As an individual without a lot of insider knowledge about how the 57% came about, it always seemed a bit high to me.  There are a lot of expenses above and beyond player salaries (coaches and luxury travel for 41 games, for instance) and since the 57% could be topped if an owner was willing to pay a luxury tax, it always looked like it might be difficult for a smaller market team to make a profit.  Wanting to make a profit doesn’t make an owner some kind of pirate, as long as they don’t make those profits by compromising the quality of the game.

But instead of finding some mutually-agreeable ground so that a new CBA can be finalized and things can be more equitable going forward, it seems like the idea is to recover all the losses (reported at $300M) right away and then take a whole bunch more as some kind of reverse luxury tax.  The NBA’s stance seems to be “when you have them by the balls, their hearts and minds will follow”.  And although that’s always been the case, there’s nothing that says that the NBA has to make a show of reaching out with a pair of pliers so they can apply the severest level of pain in the most public and humiliating way possible.

It seems counterproductive to market the players as strong, tough athletes and then see them eviscerated by a bunch of old guys in suits.  This isn’t the UFC and it’s in no one’s best interest to force the players to “tap out”. 

It’s time for this to get settled before anyone looks too much like an ogre (although we may have already passed that point).  What the NBA and NBPA need to remember is that perception is important.  The fans already have trouble identifying with either side in a “billionaires vs. millionaires” cage match.  Neither the NBA nor the NBPA can afford to look too much like the heavy at the end of the day nor can either of them afford to look like Randy Couture has mopped the floor with them (“Sign the deal, Princess”).

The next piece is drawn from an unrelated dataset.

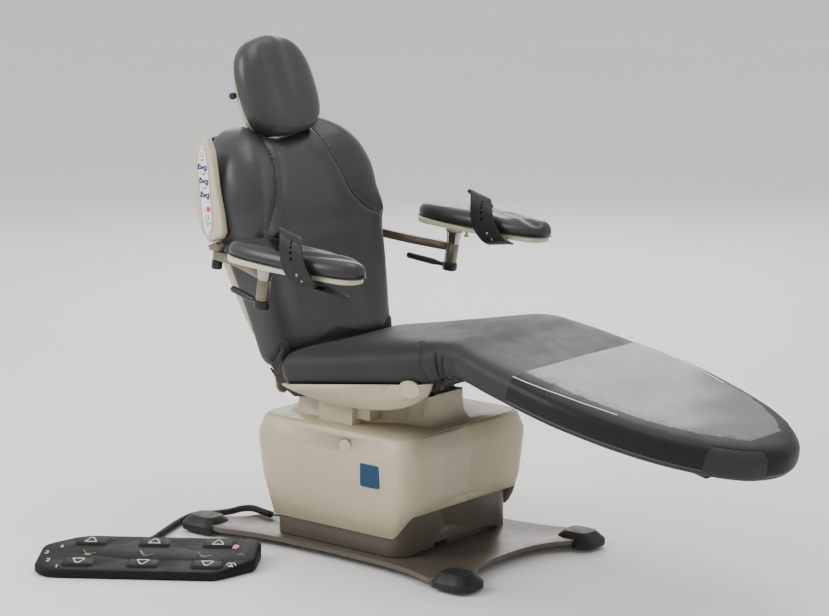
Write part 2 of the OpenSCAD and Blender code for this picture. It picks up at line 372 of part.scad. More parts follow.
// ---------- headrest ----------
hp = [[-127, 0], [-126, 42], [-119, 78], [-103, 102], [-79, 115], [-44, 121.5], [0, 122], [30, 120], [60, 113], [86, 100], [108, 76], [121, 44], [127, 0]];
hpo = concat([for (q = hp) [q[1], q[0]]], [for (i = [11:-1:1]) [-hp[i][1], hp[i][0]]]);   // (y, t) outline, counter-clockwise
module hl(rings) rotate([90, 0, 90]) loft(rings);
module headrest_cushion() color(charcoal) headf() hl([at_z(shrink(hpo, 12), -28), at_z(shrink(hpo, 1), -18), at_z(shrink(hpo, -7), -4), at_z(shrink(hpo, -9), 12), at_z(shrink(hpo, 0), 30), at_z(shrink(hpo, 26), 42)]);
module headrest_shell() color(beige) headf() difference() {
  union() { hl([at_z(shrink(hpo, 46), -60), at_z(shrink(hpo, 20), -54), at_z(shrink(hpo, 4), -38), at_z(shrink(hpo, -1.5), -18.6)]); }
  hl([at_z(shrink(hpo, 49), -57), at_z(shrink(hpo, 24), -51), at_z(shrink(hpo, 9), -37), at_z(shrink(hpo, 3), -28.4), at_z(shrink(hpo, 1.2), -18), at_z(shrink(hpo, 1.2), -10)]);
  translate([-90, -38, -140]) cube([60, 76, 174]);
  translate([-42, 0, -5]) rotate([90, 0, 0]) cylinder(r = 5.05, h = 160);
}
module headrest_bar() color(steel) {
  difference() {
    union() {
      backf() translate([-103, -22, 400]) cube([10, 44, 255]);
      headf() translate([-123, -22, -30]) rotate([0, 0, 0]) plateY([[0, 0], [10, 0], [60, 15], [85, 14], [86, 33], [52, 38], [0, 20]], 8, 36);
      headf() { ycyl(-42, -5, 12, -16, 16); }
    }
    headf() ycyl(-42, -5, 5.05, -200, 200);
  }
}
module headrest_knob() color(black) headf() { ycyl(-42, -5, 5, -122, 30); difference() { ycyl(-42, -5, 9, -130, -121); for (a = [0:60:300]) translate([-42, 0, -5]) rotate([0, a, 0]) translate([11.5, 0, 0]) ycyl(0, 0, 3.5, -132, -122.5); } }
// ---------- legrest ----------
lw = [[36, 242], [60, 250], [130, 264], [230, 276], [330, 284], [400, 283], [480, 274], [560, 258], [640, 234], [700, 208], [750, 178], [800, 136], [838, 84], [858, 0]];
lpo = concat([for (i = [0:13]) [lw[i][0], lw[i][1]]], [for (i = [12:-1:0]) [lw[i][0], -lw[i][1]]]);
function lring(d, z) = [for (q = revd(lpo)) let (c = [400, 0], v = q - c) concat(c + v*(1 - d/norm(v)), [z])];
module legrest_cushion() color(charcoal) legf() translate([0, 0, lt-leg_th]) loft([lring(22, 0.4), lring(7, 6), lring(0, 22), lring(0, leg_th-26), lring(7, leg_th-9), lring(24, leg_th)]);
module foot_cover() color("#b8bcc0", 0.4) legf() translate([0, 0, lt-leg_th]) difference() {
  intersection() { loft([lring(21, -0.4), lring(6.2, 5.6), lring(-0.8, 22), lring(-0.8, leg_th-26), lring(6.2, leg_th-8.3), lring(23.4, leg_th+0.8)]); translate([222, -320, -20]) cube([560, 640, 130]); }
  loft([lring(22, 0.4), lring(7, 6), lring(0, 22), lring(0, leg_th-26), lring(7, leg_th-9), lring(24, leg_th)]);
  translate([200, -330, -20]) cube([700, 660, 34]);
}
module legrest_frame() color(steel) {
  legf() difference() {
    union() {
      translate([60, -150, lt-leg_th-9]) cube([680, 300, 9.2]);
      both() translate([40, 168, lt-leg_th-22]) cube([460, 15, 22.2]);
      both() plateYl([[-14, -8], [-10, 10], [4, 14], [14, 6], [52, 8.2], [52, -14], [14, -14], [-4, -16]], 173, 183);
      rotate([0, -19.2, 0]) plateYl([[-12, 4], [12, 4], [16, -44], [17, -66], [9, -75], [-9, -75], [-17, -66], [-16, -44]], 173, 183);
      translate([60, -183, lt-leg_th-14]) cube([24, 366, 6]);
    }
    both() ycyl(0, 0, 8.05, 150, 220);
    rotate([0, -19.2, 0]) { ycyl(0, -53.5, 6.5, 160, 200); ycyl(0, -60, 6.5, 160, 200); plateYl([[-6.5, -53.5], [-6.5, -60], [6.5, -60], [6.5, -53.5]], 160, 200); }
  }
}
module plateYl(pts, y0, y1) translate([0, y1, 0]) rotate([90, 0, 0]) linear_extrude(y1-y0) polygon(pts);
// ---------- arms (left side; the right is its mirror image) ----------
module arm_bar(rise) color(bronze) armf() difference() {
  union() {
    translate([0, 0, -11]) cylinder(r = 13, h = 22);
    rotate([0, -atan(rise/225), 0]) translate([0, 0, -11]) linear_extrude(22) polygon(concat(arc(0, 0, 13, 108, 288, 8), [[60, 2], [120, 22], [180, 48], [222, 68]], [[226, 82], [176, 62], [116, 36], [56, 16]]));
    translate([230, 75, -43]) cylinder(r = 17, h = 55);
  }
  translate([0, 0, -30]) cylinder(r = 5.05, h = 60);
  translate([230, 75, -80]) cylinder(r = post_r + 0.05, h = 160);
  translate([230, 75, 12.1]) { cylinder(r = 18.3, h = 12.1); translate([0, 0, 12]) cylinder(r1 = 18.3, r2 = 26, h = 30); }
}
module arm_knob() color(black) armf() { translate([0, 0, -16]) cylinder(r = 5, h = 44);
  difference() { translate([0, 0, -35]) cylinder(r = 14, h = 21); for (a = [0:60:300]) rotate([0, 0, a]) translate([17, 0, -42]) cylinder(r = 5, h = 24); } }
module arm_post() color(chrome) postf() {
  translate([0, 0, -60]) cylinder(r = post_r, h = 75);
  rotate_extrude() polygon([[0, 12.3], [17, 12.3], [17.5, 20], [20, 34], [24, 47], [24, 48], [0, 48]]);
}
board_pts = concat(arc(-50, 0, 66, 100, 260, 10), arc(60, 0, 68, 270, 275, 1), arc(255, 0, 44, 285, 435, 9), arc(60, 0, 68, 85, 90, 1));
module arm_board(drop = 0) color(wood) {
  boardf() difference() {
    union() { linear_extrude(13) polygon([for (q = board_pts) q + [8, 0]]);
      for (x = [66, 124]) translate([x, -30, -22]) { cylinder(r = 4, h = 22.5); cylinder(r = 7, h = 4); } }
  }
  translate([0, 0, -drop]) postf() translate([0, 0, 48.05]) cylinder(r = 21, h = 12+drop);
}
function bd(p, e, z) = [for (q = p) let (c = [90, 0], v = q - c) concat(c + v*(1 - e/norm(v)) + [8, 0], [z])];
cu = [for (i = [0:47]) let (a = i*7.5) [103 + 211*pow(abs(cos(a)), 0.9)*sign(cos(a)), 67*pow(abs(sin(a)), 0.72)*sign(sin(a))*(1 - 0.10*cos(a))]];
function cring(e, z) = [for (q = cu) let (c = [103, 0], v = q - c) concat(c + [v[0]*(1 - e/211), v[1]*(1 - e/67)], [z < 14 ? z : 13.2 + (z-13.2)*(q[0] < 60 ? 0.86 + 0.14*(q[0]+108)/168 : 1)])];
module arm_cushion() color(charcoal) boardf() difference() {
  loft([cring(5, 13.2), cring(1, 19), cring(0, 32), cring(5, 46), cring(15, 53), cring(24, 54)]);
  translate([-70, 0, 103]) rotate([0, 89, 0]) cylinder(r = 66, h = 500);
}
sp = [[10, -26], [40, -28], [64, -20], [79, 0], [82, 30], [80, 60], [74, 88], [60, 103], [34, 108], [0, 100], [-40, 82], [-68, 62], [-80, 30], [-78, 0], [-62, -20], [-30, -26]];
module strap_poly(d) polygon([for (i = [0:15]) let (a = sp[(i+15)%16], q = sp[i], b = sp[(i+1)%16], t = (b-a)/norm(b-a)) q + d*[-t[1], t[0]]]);
module arm_strap(m = 0) color(black) boardf() mirror([0, m, 0]) translate([156-strap_w/2, 0, 0]) rotate([90, 0, 90]) linear_extrude(strap_w) difference() { strap_poly(0); strap_poly(3); }
module arm_lever() color(black) postf() {
  difference() { translate([0, 0, -62]) cylinder(r = 20, h = 18.7); translate([0, 0, -60.6]) cylinder(r = post_r + 0.3, h = 30); }
  translate([0, 0, -53]) rotate([0, -90, 12]) { translate([0, 0, 14]) cylinder(r = 6, h = 24); translate([0, 0, 34]) cylinder(r1 = 6, r2 = 8.5, h = 16); translate([0, 0, 50]) cylinder(r = 8.5, h = 74); translate([0, 0, 124]) sphere(r = 8.5); }
}

base_plate();
foot_caps();
levelling_feet();
outer_column();
base_cover();
power_inlet();
power_rocker();
lift_drive();
cord_glands();
foot_cord_leads();
foot_cord_coil();
foot_control_body();  // foot_control
pad(0);  // lift_up_pad
pad(1);  // lift_down_pad
pad(2);  // back_up_pad
pad(3);  // back_down_pad
pad(4);  // leg_up_pad
pad(5);  // leg_down_pad
mid_shroud();
mid_column();
inner_column();
side_covers();
deck_cover();
tilt_bracket();
cover_caps();
tilt_actuator();
tilt_rod();
seat_frame();
seat_side_covers();
seat_cushion();
back_actuator();
leg_actuator();
hinge_pins();
back_rod();
leg_rod();
back_frame();
back_shell();
back_cushion();
control_panel();
headrest_bar();
headrest_shell();
headrest_cushion();
headrest_knob();
legrest_frame();
legrest_cushion();
foot_cover();
side(-1) arm_bar(20);  // arm_bar_right
side(-1) arm_knob();  // arm_knob_right
side(-1) arm_post();  // arm_post_right
side(-1) arm_board();  // arm_board_right
side(-1) arm_cushion();  // arm_cushion_right
side(-1) arm_strap();  // arm_strap_right
side(-1) arm_lever();  // arm_lever_right
side(1) translate([0, 0, -12]) arm_bar(0);  // arm_bar_left
side(1) translate([0, 0, -12]) arm_knob();  // arm_knob_left
side(1) translate([0, 0, -12]) arm_post();  // arm_post_left
side(1) arm_board(12);  // arm_board_left
side(1) arm_cushion();  // arm_cushion_left
side(1) arm_strap(1);  // arm_strap_left
side(1) translate([0, 0, -12]) arm_lever();  // arm_lever_left
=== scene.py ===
import math
import bpy
import bmesh
import numpy as np
from mathutils import Matrix, Vector, noise
from mathutils.bvhtree import BVHTree
from mathutils.kdtree import KDTree


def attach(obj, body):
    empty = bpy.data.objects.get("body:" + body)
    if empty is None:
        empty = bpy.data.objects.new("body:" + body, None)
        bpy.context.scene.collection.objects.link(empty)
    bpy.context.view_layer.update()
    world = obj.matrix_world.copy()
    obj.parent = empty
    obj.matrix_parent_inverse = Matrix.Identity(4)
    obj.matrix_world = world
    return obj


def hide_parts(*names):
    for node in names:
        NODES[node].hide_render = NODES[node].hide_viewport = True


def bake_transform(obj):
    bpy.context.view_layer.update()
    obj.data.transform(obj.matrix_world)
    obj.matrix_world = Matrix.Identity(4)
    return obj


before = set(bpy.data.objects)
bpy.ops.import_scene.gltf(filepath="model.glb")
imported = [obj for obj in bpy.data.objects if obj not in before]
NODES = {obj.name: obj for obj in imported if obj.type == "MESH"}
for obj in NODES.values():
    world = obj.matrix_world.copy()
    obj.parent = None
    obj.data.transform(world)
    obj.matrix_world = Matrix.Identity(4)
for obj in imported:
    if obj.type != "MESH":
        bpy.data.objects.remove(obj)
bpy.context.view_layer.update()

S = 0.001
COLL = bpy.context.scene.collection


# ------------------------------------------------------------------ camera
def make_camera():
    az, pit = math.radians(39.647), math.radians(11.503)
    fwd = Vector((-math.sin(az) * math.cos(pit), math.cos(az) * math.cos(pit), -math.sin(pit)))
    right = Vector((math.cos(az), math.sin(az), 0))
    up = right.cross(fwd)
    cam = bpy.data.objects.new("camera", bpy.data.cameras.new("camera"))
    COLL.objects.link(cam)
    m = Matrix((right, up, -fwd)).transposed().to_4x4()
    m.translation = Vector((5.103, -6.065, 2.230))
    cam.matrix_world = m
    cam.data.sensor_width = 36
    cam.data.lens = 3132.5 / 829 * 36
    cam.data.clip_start, cam.data.clip_end = 0.1, 60
    bpy.context.scene.camera = cam


make_camera()


# ------------------------------------------------------------------ helpers
def T(x, y, z):
    return Matrix.Translation((x * S, y * S, z * S))


def R(axis, deg):
    return Matrix.Rotation(math.radians(deg), 4, axis)


SEAT = T(-162, 0, 437) @ R("Y", -8)
BACK = T(-175, 0, 520) @ R("Y", -20.7)
LEG = T(366, 0, 530) @ R("Y", 12.2)
HEAD = BACK @ T(20, 0, 680)
BOARD = T(-94, 375, 778) @ R("Y", 3)
FCF = T(-303, -596, 0) @ R("Z", 35)
MIR = Matrix.Diagonal((1, -1, 1, 1))


def lerp(a, b, t):
    return a + (b - a) * t


def step(t):
    t = max(0.0, min(1.0, t))
    return t * t * (3 - 2 * t)


def table(rows, x, col=1):
    """Smooth (monotone Hermite) reading of a table of rows at x."""
    if x <= rows[0][0]:
        return rows[0][col]
    if x >= rows[-1][0]:
        return rows[-1][col]
    for i in range(len(rows) - 1):
        if rows[i][0] <= x <= rows[i + 1][0]:
            break
    x0, x1 = rows[i][0], rows[i + 1][0]
    y0, y1 = rows[i][col], rows[i + 1][col]
    h = x1 - x0
    d = (y1 - y0) / h

    def slope(k):
        if k == 0 or k == len(rows) - 1:
            return (rows[1][col] - rows[0][col]) / (rows[1][0] - rows[0][0]) if k == 0 else (rows[-1][col] - rows[-2][col]) / (rows[-1][0] - rows[-2][0])
        a = (rows[k][col] - rows[k - 1][col]) / (rows[k][0] - rows[k - 1][0])
        b = (rows[k + 1][col] - rows[k][col]) / (rows[k + 1][0] - rows[k][0])
        return 0.0 if a * b <= 0 else 2 * a * b / (a + b)

    m0, m1 = slope(i), slope(i + 1)
    t = (x - x0) / h
    return (2 * t**3 - 3 * t**2 + 1) * y0 + (t**3 - 2 * t**2 + t) * h * m0 + (-2 * t**3 + 3 * t**2) * y1 + (t**3 - t**2) * h * m1


def catmull(p, steps):
    """The same smooth route through given points as the CAD source has."""
    p = [np.array(q, float) for q in p]
    out = []
    for i in range(len(p) - 1):
        a, b, c, d = p[max(0, i - 1)], p[i], p[i + 1], p[min(len(p) - 1, i + 2)]
        for k in range(steps):
            t = k / steps
            out.append(0.5 * ((2 * b) + (c - a) * t + (2 * a - 5 * b + 4 * c - d) * t * t + (3 * b - a - 3 * c + d) * t**3))
    out.append(p[-1])
    return np.array(out)


def resample(p, spacing, fine=None):
    """Points along a polyline at about the given spacing."""
    p = np.array(p, float)
    seg = np.linalg.norm(np.diff(p, axis=0), axis=1)
    s = np.concatenate([[0], np.cumsum(seg)])
    n = max(2, int(round(s[-1] / spacing)) + 1)
    u = np.linspace(0, s[-1], n)
    return np.array([[np.interp(v, s, p[:, k]) for k in range(p.shape[1])] for v in u])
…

Get an equitable deal done and get it done now.  If the players have indicated a willingness to drop from 57% of BRI down to the low 50s if all else stays the same, the NBA should take the deal.  After all, it’s the system they forced on the players last time.  Getting 5% of BRI back and getting the games started roughly on time is a big win for the NBA.  Keeping the existing system in place in exchange for that 5% can be seen as a win for the NBPA.  Let’s get back to playing Hearts, and basketball, and put the Clubs away for another day.


2 Responses

  1. Stern is playing this like a pro. Never make a concession until you have to. Already, the zone of possible agreement (ZOPA) has moved from 46%-57% of BRI to 46%-54%, with the players signaling they could go down further. So instead of a midpoint of 51.5% of BRI, we are already at one of 50%, and maybe lower. And that’s without the owners doing ANYTHING, except sitting in a room. They won’t make a concession until the last minute, which probably isn’t for another week, maybe more — and that’s only assuming that they don’t want to miss games.

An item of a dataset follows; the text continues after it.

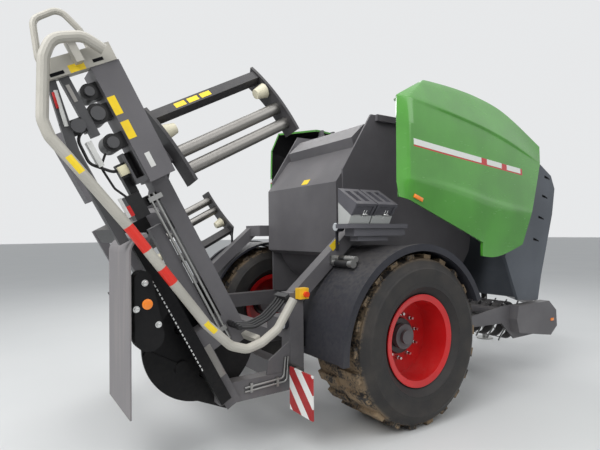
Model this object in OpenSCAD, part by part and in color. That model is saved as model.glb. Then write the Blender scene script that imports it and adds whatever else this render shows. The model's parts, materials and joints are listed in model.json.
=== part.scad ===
// Round baler with a bale wrapper on one chassis, parked on its wheels and its drawbar jack.
// Millimetres. +X points to the towing eye, +Y to the machine's left, +Z up, floor at Z = 0.

/* [Wheels] */
// Distance between the middles of the two tyres
track = 2260; // [2240:10:2300]
// Outer diameter of the tyres, over the lugs
tyre_d = 1350; // [1300:10:1380]
// Width of a tyre
tyre_w = 620; // [560:10:630]
// Height of the lugs
lug_h = 24; // [12:1:32]
// Width of a lug
lug_w = 76; // [60:1:90]
// Number of lugs on each shoulder of a tyre
lug_n = 22; // [16:1:26]
// Diameter of the rim's flanges
rim_d = 720; // [690:5:740]
// Width of the rim over its flanges
rim_w = 520; // [480:10:540]
// Diameter of the axle's spindles
spindle_d = 90; // [70:5:110]

/* [Chassis] */
// Width of a side member
member_w = 100; // [80:5:120]
// Height of a side member
member_h = 140; // [110:5:160]
// Side of the square axle beam
axle_s = 120; // [100:5:140]
// Length from the axle forward to the towing eye
eye_x = 4050; // [3800:10:4300]
// Height of the towing eye
eye_z = 480; // [420:10:560]
// Bore of the towing eye
eye_bore = 50; // [40:1:60]
// Thickness of the towing eye
eye_t = 34; // [28:1:45]
// Stroke of the parking jack
jack_stroke = 220; // [150:10:260]

/* [Chamber] */
// Diameter of the bale chamber
bale_d = 1250; // [1200:10:1280]
// Width of the bale chamber
bale_w = 1230; // [1180:10:1250]
// Thickness of the chamber's side walls
wall_t = 20; // [12:1:25]
// Height of the chamber's middle above the floor
chamber_z = 1580; // [1560:10:1600]
// Diameter of the tailgate's hinge pin
gate_pin_d = 44; // [30:2:60]

/* [Hoods] */
// Half of the width over the side hoods
hood_y = 1390; // [1360:5:1400]
// Height of the hoods' ridge
hood_z = 2800; // [2760:10:2850]
// Thickness of the hood shells
hood_t = 30; // [20:1:40]
// Diameter of the hoods' hinge pins
hood_pin_d = 24; // [16:1:30]

/* [Pickup] */
// Working width over the tines
pickup_w = 2200; // [2000:20:2260]
// Radius out to the tips of the tines
tine_r = 265; // [220:5:280]
// Number of tines in a row
tine_n = 16; // [12:1:20]
// Number of tine rows
tine_rows = 4; // [3:1:5]
// Thickness of a tine
tine_d = 12; // [8:1:16]

/* [Wrapper] */
// Lean of the parked wrapper back from upright, in degrees
lean = 28; // [26:0.5:30]
// Distance of the tilt pivot behind the axle
pivot_x = 1450; // [1420:10:1500]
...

    There are plenty of key owners with aging stars (Lakers, Celtics, Knicks) that will not stand for a missed season. I am sure that Stern has told them that there will be a season, he just isn’t going to make a single concession until he absolutely has to, becaause only he knows when the deadline is, and if it isn’t going to affect the season (no one cares about the pre-season), then it doesn’t matter if this takes a little more time. The players need to hold the line until then, but they are clearly feeling more pressure to get a deal done so no one misses a paycheck, and they don’t know what the real deadline is.

    It will be interesting to see if they can pretend like they do not care. My feeling is that they have ginned up this entire business with the letters from the agents, to make it seem like they have more pressure NOT to make a deal than to actually make a deal. I’m sure that is all pretend nonsense that was worked out between Fisher, Hunter and the agents. It helps to make it seem like there are forces that are pushing them away from the table. That’s also why we are seeing older stars who are already paid (Kobe, Baron, Pierce) at the negotiations than younger ones who have yet to get paid. If they send young guys who need paychecks, the owners can appeal to them and it makes the players seem more desperate. But Dwyane Wade can wait all day long.